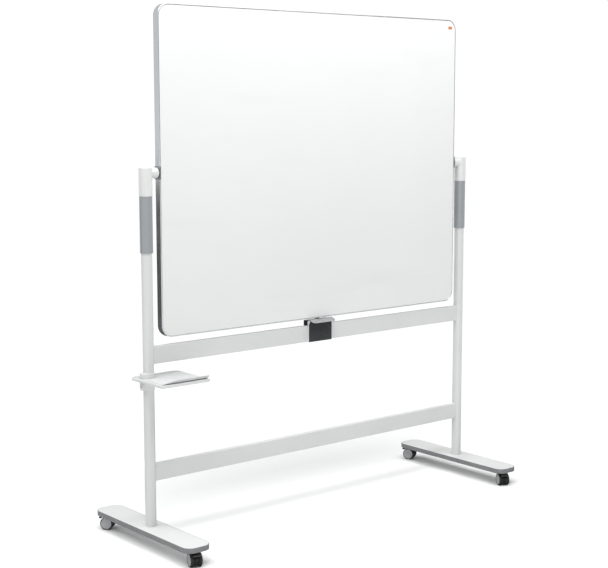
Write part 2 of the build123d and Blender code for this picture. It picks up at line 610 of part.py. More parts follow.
# ---------------------------------------------------------------- export
def sub_parts():
    parts = {
        "board_core": board_core(),
        "writing_sheet_front": writing_sheet(-1),
        "writing_sheet_back": writing_sheet(1),
        "board_rim": board_rim(),
        "latch_keepers": latch_keepers(),
        "corner_tag": corner_tag(),
        "pivot_brackets": [pivot_bracket(side) for side in SIDES],
        "pivot_bushes": [pivot_bush(side) for side in SIDES],
        "pivot_head_left": pivot_head(-1),
        "pivot_head_right": pivot_head(1),
        "post_left": post(-1),
        "post_right": post(1),
        "post_inserts": [post_insert(side) for side in SIDES],
        "grip_sleeves": [grip_sleeve(side) for side in SIDES],
        "upper_beam": beam(UPPER_BEAM_Z),
        "lower_beam": beam(LOWER_BEAM_Z),
        "beam_spigots": [beam_spigot(side, z) for side in SIDES for z in (UPPER_BEAM_Z, LOWER_BEAM_Z)],
        "frame_screws": frame_screws(),
        "foot_deck_left": foot_deck(-1),
        "foot_deck_right": foot_deck(1),
        "foot_edge_bands": [foot_edge(side) for side in SIDES],
        "castor_sockets": [castor_socket(x, y) for x, y in castor_places()],
        "castor_stems": [castor_stem(x, y) for x, y in castor_places()],
        "latch_saddle": Pos(LATCH_X, 0, 0) * latch_saddle(),
        "latch_cover": Pos(LATCH_X, 0, 0) * latch_cover(),
        "latch_housing": Pos(LATCH_X, 0, 0) * latch_housing(),
        "latch_pin": Pos(LATCH_X, 0, 0) * latch_pin(),
        "latch_lever": Pos(LATCH_X, 0, 0) * latch_lever(),
        "latch_bolt": Pos(LATCH_X, 0, 0) * latch_bolt(),
        "tray_base": tray_base(),
        "tray_insert": tray_insert(),
        "tray_screw": tray_screw(),
    }
    castor = {
        "housing": castor_housing(),
        "axle": castor_axle(),
        "pedal": castor_pedal(),
        "tyre_a": castor_tyre(-1),
        "hub_a": castor_hub(-1),
        "tyre_b": castor_tyre(1),
        "hub_b": castor_hub(1),
    }
    for corner, (sx, sy, angle) in CASTOR_ANGLES.items():
        place = Pos(sx * POST_X, sy * CASTOR_Y, 0) * Rot(0, 0, angle)
        for piece, shape in castor.items():
            parts[f"castor_{piece}_{corner}"] = place * shape
    return parts


os.makedirs("parts", exist_ok=True)
for name, shape in sub_parts().items():
    solid = Compound(children=[Part() + item for item in shape]) if isinstance(shape, list) else shape
    export_step(solid, f"parts/{name}.step")
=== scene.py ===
import math

import bmesh
import bpy
from mathutils import Matrix, Vector


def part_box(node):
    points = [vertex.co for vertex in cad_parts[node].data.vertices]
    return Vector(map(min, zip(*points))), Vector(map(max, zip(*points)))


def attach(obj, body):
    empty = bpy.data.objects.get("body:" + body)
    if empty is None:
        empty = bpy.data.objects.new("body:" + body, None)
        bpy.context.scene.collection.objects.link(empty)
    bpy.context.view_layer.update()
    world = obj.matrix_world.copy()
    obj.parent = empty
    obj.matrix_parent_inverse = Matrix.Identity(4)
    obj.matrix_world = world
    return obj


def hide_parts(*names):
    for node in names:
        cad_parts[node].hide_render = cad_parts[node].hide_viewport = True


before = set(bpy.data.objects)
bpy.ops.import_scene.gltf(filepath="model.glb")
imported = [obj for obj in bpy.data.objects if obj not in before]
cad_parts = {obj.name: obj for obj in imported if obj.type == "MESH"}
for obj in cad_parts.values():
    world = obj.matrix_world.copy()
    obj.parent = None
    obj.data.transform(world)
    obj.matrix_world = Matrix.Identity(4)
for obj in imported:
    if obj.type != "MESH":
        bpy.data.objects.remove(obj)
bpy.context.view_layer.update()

# Rolling whiteboard. Shapes are drawn in millimetres in the CAD frame: +X right, -Y front, +Z up.
MM = 0.001
SIDES = (-1, 1)
CORNERS = {
    "front_left": (-1, -1, 253.0),
    "front_right": (1, -1, 243.0),
    "back_left": (-1, 1, 127.0),
    "back_right": (1, 1, 113.0),
}


class Span:
    """A CAD node's box at rest, in millimetres."""

    def __init__(self, node):
        low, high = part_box(node)
        self.x0, self.y0, self.z0 = (value / MM for value in low)
        self.x1, self.y1, self.z1 = (value / MM for value in high)
        self.x = (self.x0 + self.x1) / 2
        self.y = (self.y0 + self.y1) / 2
        self.z = (self.z0 + self.z1) / 2
        self.w = self.x1 - self.x0
        self.d = self.y1 - self.y0
        self.h = self.z1 - self.z0


# ---------------------------------------------------------------- mesh helpers
def rounded_rect(width, depth, corner, steps=8):
    """Points round a rounded rectangle centred on the origin. corner is one radius, or (back, front)."""
    back, front = corner if isinstance(corner, tuple) else (corner, corner)
    points = []
    quarters = ((1, 1, back), (-1, 1, back), (-1, -1, front), (1, -1, front))
    for quarter, (sx, sy, radius) in enumerate(quarters):
        for step in range(steps + 1):
            angle = math.radians(90 * (quarter + step / steps))
            points.append((sx * (width / 2 - radius) + radius * math.cos(angle),
                           sy * (depth / 2 - radius) + radius * math.sin(angle)))
    return points


def arc_points(start, middle, end, steps):
    """Points on the circular arc through three points in a plane."""
    (ax, ay), (bx, by), (cx, cy) = start, middle, end
    twice = 2 * (ax * (by - cy) + bx * (cy - ay) + cx * (ay - by))
    ux = ((ax**2 + ay**2) * (by - cy) + (bx**2 + by**2) * (cy - ay) + (cx**2 + cy**2) * (ay - by)) / twice
    uy = ((ax**2 + ay**2) * (cx - bx) + (bx**2 + by**2) * (ax - cx) + (cx**2 + cy**2) * (bx - ax)) / twice
    radius = math.hypot(ax - ux, ay - uy)
    first = math.atan2(ay - uy, ax - ux)
    last = math.atan2(cy - uy, cx - ux)
    sweep = (last - first + math.pi) % (2 * math.pi) - math.pi
    angles = [first + sweep * step / steps for step in range(steps + 1)]
    return [(ux + radius * math.cos(a), uy + radius * math.sin(a)) for a in angles]


def loft(loops, closed=False):
    """A skin over loops of equal length, capped at both ends, or joined end to end if closed."""
    bm = bmesh.new()
    rows = [[bm.verts.new(point) for point in loop] for loop in loops]
    pairs = list(zip(rows, rows[1:]))
    if closed:
        pairs.append((rows[-1], rows[0]))
    else:
        bm.faces.new(rows[0])
        bm.faces.new(rows[-1])
    for lower, upper in pairs:
        for i in range(len(lower)):
            j = (i + 1) % len(lower)
            bm.faces.new((lower[i], lower[j], upper[j], upper[i]))
    bmesh.ops.recalc_face_normals(bm, faces=bm.faces)
    return bm


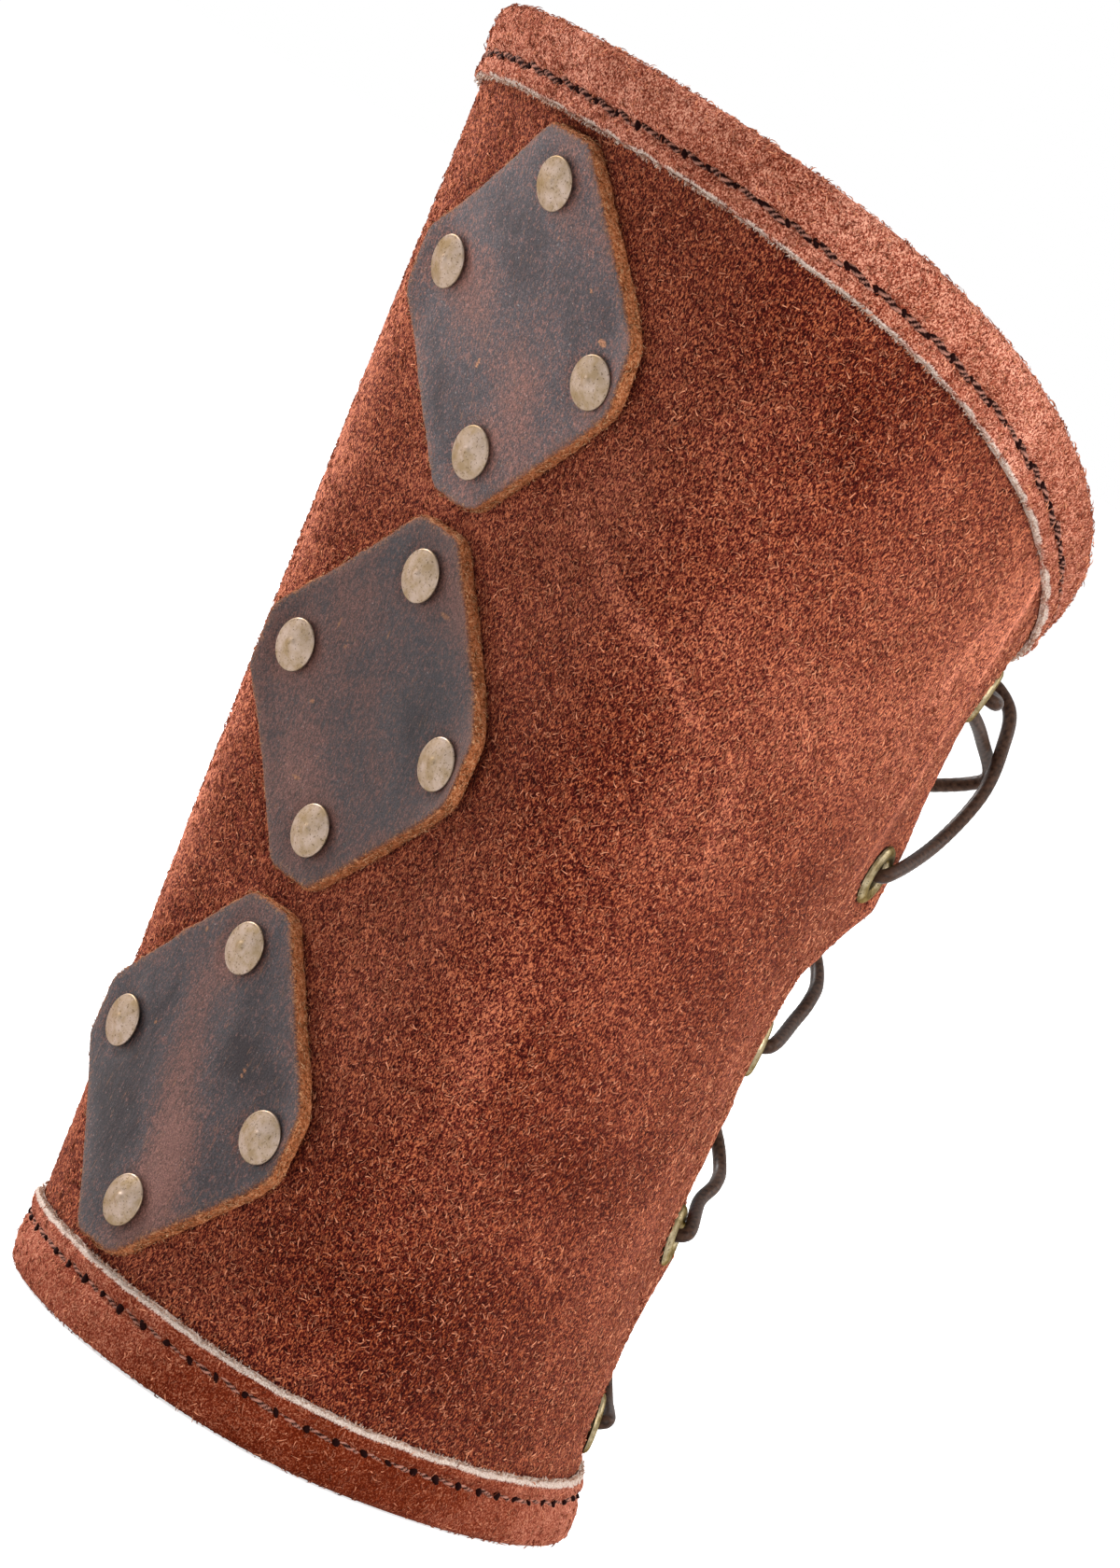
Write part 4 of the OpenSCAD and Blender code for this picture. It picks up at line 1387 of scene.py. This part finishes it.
● ● ● ●
In the listing above, find the line containing "for piece, shape" and the line containing "CAD node's box". Output them and every line between, exactly, and nothing else.

Exercise result.
        for piece, shape in castor.items():
            parts[f"castor_{piece}_{corner}"] = place * shape
    return parts


os.makedirs("parts", exist_ok=True)
for name, shape in sub_parts().items():
    solid = Compound(children=[Part() + item for item in shape]) if isinstance(shape, list) else shape
    export_step(solid, f"parts/{name}.step")
=== scene.py ===
import math

import bmesh
import bpy
from mathutils import Matrix, Vector


def part_box(node):
    points = [vertex.co for vertex in cad_parts[node].data.vertices]
    return Vector(map(min, zip(*points))), Vector(map(max, zip(*points)))


def attach(obj, body):
    empty = bpy.data.objects.get("body:" + body)
    if empty is None:
        empty = bpy.data.objects.new("body:" + body, None)
        bpy.context.scene.collection.objects.link(empty)
    bpy.context.view_layer.update()
    world = obj.matrix_world.copy()
    obj.parent = empty
    obj.matrix_parent_inverse = Matrix.Identity(4)
    obj.matrix_world = world
    return obj


def hide_parts(*names):
    for node in names:
        cad_parts[node].hide_render = cad_parts[node].hide_viewport = True


before = set(bpy.data.objects)
bpy.ops.import_scene.gltf(filepath="model.glb")
imported = [obj for obj in bpy.data.objects if obj not in before]
cad_parts = {obj.name: obj for obj in imported if obj.type == "MESH"}
for obj in cad_parts.values():
    world = obj.matrix_world.copy()
    obj.parent = None
    obj.data.transform(world)
    obj.matrix_world = Matrix.Identity(4)
for obj in imported:
    if obj.type != "MESH":
        bpy.data.objects.remove(obj)
bpy.context.view_layer.update()

# Rolling whiteboard. Shapes are drawn in millimetres in the CAD frame: +X right, -Y front, +Z up.
MM = 0.001
SIDES = (-1, 1)
CORNERS = {
    "front_left": (-1, -1, 253.0),
    "front_right": (1, -1, 243.0),
    "back_left": (-1, 1, 127.0),
    "back_right": (1, 1, 113.0),
}


class Span:
    """A CAD node's box at rest, in millimetres."""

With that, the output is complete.